September 24, 2012

Get These Words on a Locke Down

John Locke had ideas that bordered Plato’s ideas of the nominal world and that most people were indeed blind to this “real” world. There were some minute differences in the ideas, such as believing in scientific experimentation to come to the truths of the world where as Plato believed a person could get there by simply talking to somebody who knew the truths. In this way I think that Locke was able to surpass the Sophists, Plato, and Aristotle’s thought processes by including the practices of actual sciences, which makes a lot of sense when a person is trying to find and teach facts to people. The three philosophical realms of thought mentioned in the prior sentenced were all focused on coming to truth and understanding and helping people understand the world around them. They came to these truths, however, by simply speaking about the subjects using their oratory skills. Locke believed that method of teaching was basically garbage and by using Bacon’s scientific method, he learned things from experimentation and helped others learn said things by showing them his methods.

Locke jumps back and forth with his feelings about language. He believes it, as it is, to be a body of lies, a use of syllogism in order to achieve a means, but one with no real truth behind it. (Locke, 815) He makes this assertion, then directly afterwards states that ideas are a path to truth, through having ideas and practicing scientific experimentation you are able to find truths. He furthers this idea by stating that words are symbols of ideas, if this is true, then how can syllogism be useless? If one must use the symbols of ideas to express the ideas so the individual will be able to experiment and thus come to the realizations of truth, then must words and the way one uses them be just as important as the ideas? The experiments? The truths perhaps? He brushes over the idea that words can be misused, but I truly believe that to be the strongest part of his argument. There is a quote that of course I cannot find and will have to paraphrase by George Carlin that, as an English major, has always tickled me, “Words in their roots are lies, when the first cave man to speak picked up a rock and looked at his friend and said Hey this is a rock. He was lying. That is not a rock, that is a hard object in which to beat somebody over the head with.” When he called it a rock he made up a word to attempt to express the idea of a rock. In this same way Locke states that words can be grossly misunderstood by people. 

2 comments:

What is Rhetagaming? said...

"If one must use the symbols of ideas to express the ideas so the individual will be able to experiment and thus come to the realizations of truth, then must words and the way one uses them be just as important as the ideas?"

That is a great question to evoke that kind of word-in-symbol relationship. I'm currently taking a class called What Is A Text? and it explores this idea that texts are symbols. I think they're both really important, but it's hard to put them exactly in the same boat, because they use different thinking processes. Put it this way, when we talk in everyday life verbally, that's one brain process. When we read/write the words on paper (which makes them symbols) that's a different brain process, one that supposedly uses a more complex one. I don't have the scientific facts, but it's what I've heard and I think it's worth exploring.

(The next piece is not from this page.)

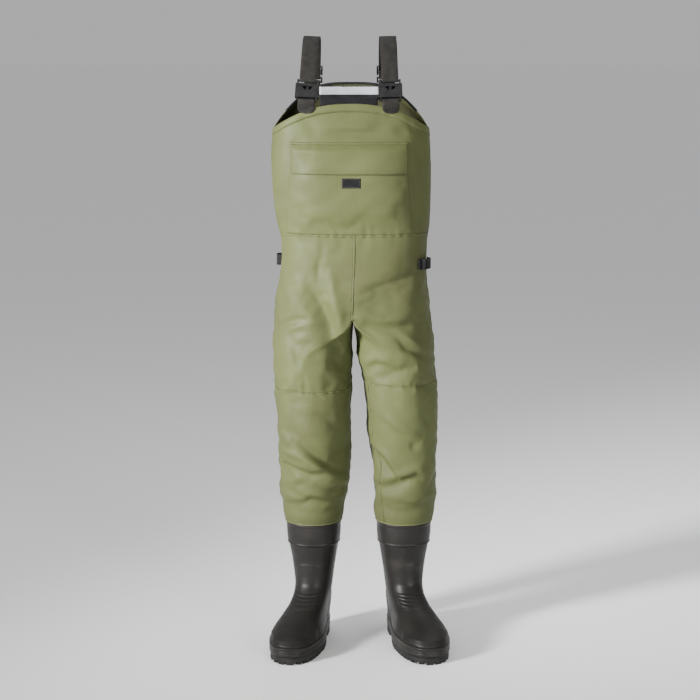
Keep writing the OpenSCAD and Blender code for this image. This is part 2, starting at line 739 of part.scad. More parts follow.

Also, great quote on George Carlin. Isn't fantastic when pop culture meets high ideas?

Jessica Weaver said...

“Words in their roots are lies, when the first cave man to speak picked up a rock and looked at his friend and said Hey this is a rock. He was lying. That is not a rock, that is a hard object in which to beat somebody over the head with. In this same way Locke states that words can be grossly misunderstood by people"

I found the above qutoes powerful in the ideas that you are trying to convey and I completely agree. Understanding language is a true science and the deeper you delve the more questions you find. Locke's use of the scientific method allowed for me to understand where he was finding stable ground for his assumptions and assertations about words. As hard as Locke attempts to describe to his reader about the use of words, it was difficult to understand until he mentioned how he came to believe what he believed. When he mentions how words can be misused, I thought of how other people in the class are going to understand certain aspects of the essay that I would not and vice versa. I keep thinking the more words allowed on a page, the more confused someone can become simply because often times, people misunderstand the underlying meaning of the words- I know I do!